At the bottom of the rice fields I finally saw the end of a small town that I assumed was Kareisawa. This was my goal, and it didn’t disappoint. Other than the most famous old-style Japanese villages that are preserved as World Heritage Sites and removed from a normal functional life, this was the most old-fashioned village I have seen. I imagine the small town looked no different fifty or sixty years ago. The only differences were new cars parked in driveways and the occasional drink vending machine. The funny thing about the cars is that other than the small white farmer trucks characteristic to Japan, most cars are less than five years old. Maybe in the U.S. in a place like this you’d find lots of old trucks and beater cars, but it’s completely different here. For an American, this is a pretty strange sight until you get used to it.
As I rode through town I saw a few people who were slowly working in the rice fields. People that wouldn’t look any different a few hundred years ago I would imagine. With modern jobs and diets and hobbies and fashions, the Japanese body has changed considerably since the Meiji Era, and especially since the production of mass processed food, but that means nothing to the people living here. Perhaps they will be the last generation of such a lifestyle. I was welcomed with gaping stares, ones even more pronounced than I usually get in town, but that’s no surprise. I wonder if I am the first gaijin they have ever seen in this area. When I first started going on these trips, I would return to my friends exclaiming the strange wonders I found in the mountains and was sure I was going to start a chain reaction of gaijin headed out to rediscover these oddities, but people usually lost interest after 30 seconds. I have never had a conversation longer than two minutes about these adventures despite my genuine efforts.

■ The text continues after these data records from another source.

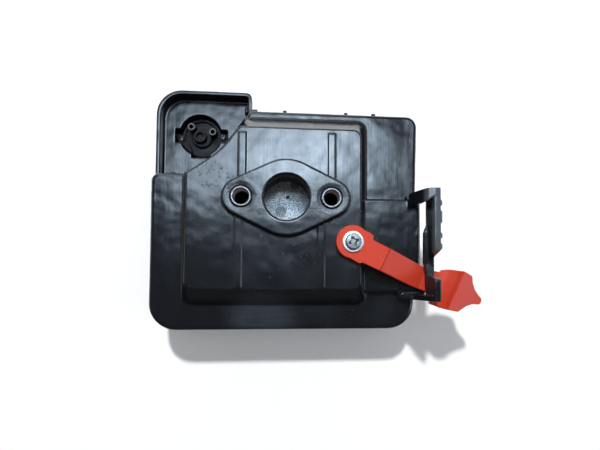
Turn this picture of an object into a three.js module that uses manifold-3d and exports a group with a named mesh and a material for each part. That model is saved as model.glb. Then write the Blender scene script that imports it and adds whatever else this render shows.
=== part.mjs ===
// Air cleaner box of a small petrol generator, lying on its front cover.
// Millimetres, +Z up. While the parts are being built the origin is the middle of the
// carburettor flange's face; the finished group is moved so that the origin is the middle
// of the bottom of its bounding box.
import * as THREE from 'three';
import { mergeVertices } from 'three/addons/utils/BufferGeometryUtils.js';
import Module from 'manifold-3d';

const wasm = await Module();
wasm.setup();

// ---- driving dimensions -------------------------------------------------------------
const GAP = 0.3;               // clearance between pieces that touch
const WALL = 2.2;              // moulded wall thickness

const STUD_X = 21;             // carburettor studs stand at x = -21 and +21
const BORE_TOP_R = 10.5;       // intake bore at the flange
const BORE_END_R = 11.7;       // intake bore at its inner end
const TUBE_END_Z = -23.1;

const FLANGE_T = 3;            // flange above the platform
const FLANGE_R = 17.7;
const FLANGE_EAR_R = 8.5;
const COLLAR_R = 4.75;
const COLLAR_BORE_R = 3.6;
const COLLAR_L = 8;

const PLATFORM_Z = -3;
const DECK_Z = -13;
const BLOCK_Z = -9;            // raised block beside the platform
const CASE_RIM_Z = -25;        // lower edge of the case

const CASE_W = -65.2;          // outline of the case
const CASE_S = -62.8;
const CASE_N = 45;
const CASE_E_SOUTH = 63.7;
const CASE_E_NORTH = 66.2;
const CASE_R_SOUTH = 13;
const CASE_R_NE = 5.5;
const SHOULDER_Y = 13;         // north edge of the case west of the cut corner
const CUT_CORNER = [           // curved wall across the cut corner, west to north
  [-49.6, 13], [-41.6, 18.2], [-33, 25], [-26, 34], [-20.9, 41.2],
];

const COVER_RIM_Z = -26.9;     // chamber wall of the cover
const COVER_FLOOR_Z = -44;
const COVER_FRONT_Z = -46;
const POCKET_RIM_Z = -25;      // the cover's corner pocket, beside the cut corner
const POCKET_FLOOR_Z = -33;
const POCKET_W = -66.3;
const POCKET_E = -18.4;
const POCKET_N = 58.3;
const POCKET_R = 13;
const POCKET_T = 2;

const KNOB = [-45.8, 37.4];    // axis of the fuel knob
const KNOB_HOLE_R = 10.9;
const KNOB_SHELF_Z = -41;
const KNOB_POSTS = [[-4.9, 4.7], [6.2, 2.3]];
const KNOB_SCREWS = [[-10.9, -0.8], [11.2, 0.6]];

const PIVOT = [31, -20.5];     // axis of the choke lever
const STEM_R = 3.3;
const LEVER_TOP_Z = 0.8;
const LEVER_BOTTOM_Z = -2.4;
const LEVER_ANGLE = -25;       // degrees, choke closed
const SHUTTER_R = 14;
const SHUTTER_Z = -25.2;
const SHUTTER_T = 1.8;

const ARCH_TOP_Z = 10;         // arch that the lever passes under
const ARCH_BOTTOM_Z = -3.9;
const ARCH_X0 = 67.2;
const ARCH_X1 = 70.2;

const HINGE_Y = -62;           // axis of the cover's hooks
const HINGE_Z = -28.9;
const HINGE_X = [-38, 38];

const GRID_Z = -26.2;
const GRID_T = 1.6;
const GRID_POSTS = [[-57.2, -52], [55.6, -52], [58, 37.5], [-57.2, 5]];
const FOAM_TOP_Z = -28.1;
const FOAM_BOTTOM_Z = -43.7;
const LATCHES = [-8.8, 36.7];  // x of the two snap tabs

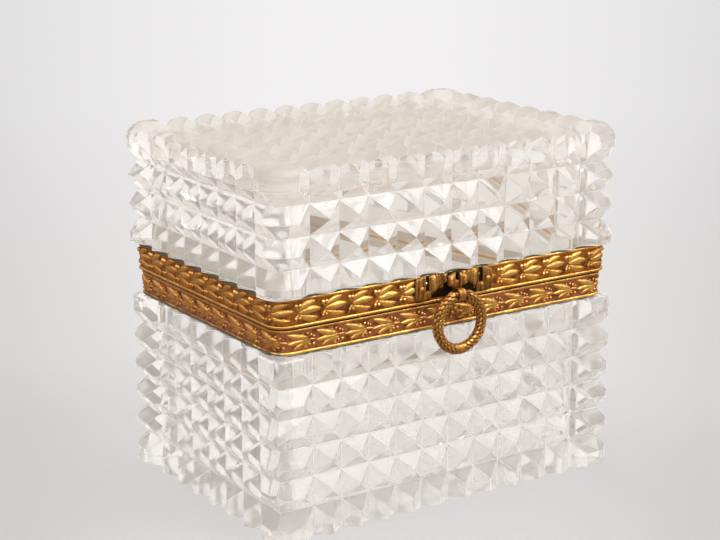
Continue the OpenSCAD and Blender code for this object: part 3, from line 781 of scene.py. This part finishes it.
class PieceOperator:
    """What all the operators share."""
    bl_options = {"REGISTER", "UNDO"}


class CASKET_OT_crystal(PieceOperator, bpy.types.Operator):
    """Finish the base's and the lid's cut crystal"""
    bl_idname = "casket.crystal"
    bl_label = "Crystal"

    def execute(self, context):
        settings = context.scene.casket_crystal
        assign(crystal_finish("base_cut_crystal", settings, settings.base_haze), "base_crystal")
        assign(crystal_finish("lid_cut_crystal", settings, settings.haze), "lid_crystal")
        return {"FINISHED"}


class CASKET_OT_mounts(PieceOperator, bpy.types.Operator):
    """Finish the gilt frames, the plaster beds, the hinge and the pins"""
    bl_idname = "casket.mounts"
    bl_label = "Frames, Beds and Hinge"

    def execute(self, context):
        settings = context.scene.casket_mounts
        # The last number is how dark the seam's outer lip is painted as shade
        for body, meeting in (("base", (BASE_BAND, BASE_BAND[1][2], 1.0)),
                              ("lid", (LID_BAND, LID_BAND[0][2], 0.3))):
            gilt = gilt_finish(f"{body}_frame_gilt", settings, roughness=0.24, meeting=meeting)
            assign(gilt, f"{body}_frame")
            plaster = plaster_finish(f"{body}_plaster", settings, meeting[0])
            assign(plaster, f"{body}_plaster_bed")
        hinge = gilt_finish("hinge_gilt", settings, tarnish=0.2)
        assign(hinge, "base_hinge_leaf", "lid_hinge_leaf")
        dull = settings.dull
        brown = gilt_finish("brown_gilt", settings, dull, settings.tarnish_and_hollow_shade, roughness=0.4)
        assign(brown, "ring_eye", "bow_pins", "base_hinge_rivets", "lid_hinge_rivets")
        brass = gilt_finish("worn_brass", settings, dull, settings.bright, roughness=0.34)
        assign(brass, "hinge_pin", "ring_pivot_pin")
        return {"FINISHED"}


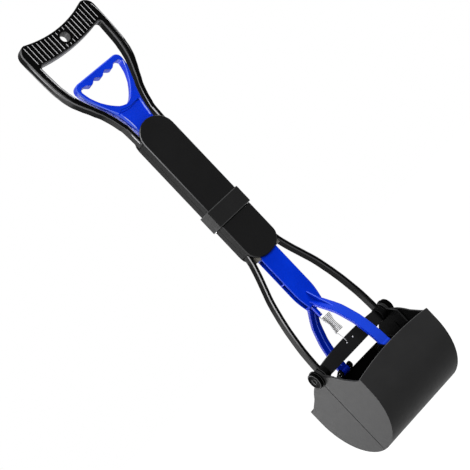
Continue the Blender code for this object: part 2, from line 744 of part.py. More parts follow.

“Hey man, what did you do today?”
“Dude! I rode my bike into the mountains and saw some crazy shit!”
“Really? Where’d you go?”
“First I rode my bike up to Niikawa Ranch …”
“You rode your bike up to the ranch?”
“Yeah, on my chari. Then I went up towards Shinrin Koen forest park in the mountains … have you heard of it?”
“And then I rode down this tiny road and found gravesites and shrines in the forest.”
“And then went down to this secluded town called Kareisawa in the mountains. It looked like something straight out of Last Samurai!”
“Kareisawa! Dude it’s just inland from Uozu.”
“Yeah, where you live!”
“Oh. Crazy …”
Most gaijin here own a car, don’t often talk to Japanese if they don’t have to, and only know the main highway that runs through the prefecture along with its convenience stores and gas stations and cheap restaurants that run along it. I think most opinions from the gaijin community of Toyama are pretty low, because it is in the country and has crappy weather. Good thing I like the country and don’t mind crappy weather if I can make these kinds of trips into the mountains whenever I have the time.
This kind of trip would usually end with onsen, but it was Saturday which meant aikido. I had little time before, but the last thing I ate was an English muffin and fried egg about 6 hours earlier that day, so I stopped to get a giant plate of chahan (fried rice) before practice. I was starving, thirsty, and exhausted and could care less about the impending stomach ache I was about to have after rolling around and being thrown by my friends. I did in fact make it to aikido, and did in fact get a stomach ache that I somehow managed to control until I returned home. I don’t even remember what I did after that, but probably went out to a bar or went to play poker. I can’t believe it’s taken me so long to start these adventures this year, but you can bet I’ll be doing whatever possible to keep them coming until the snows in winter.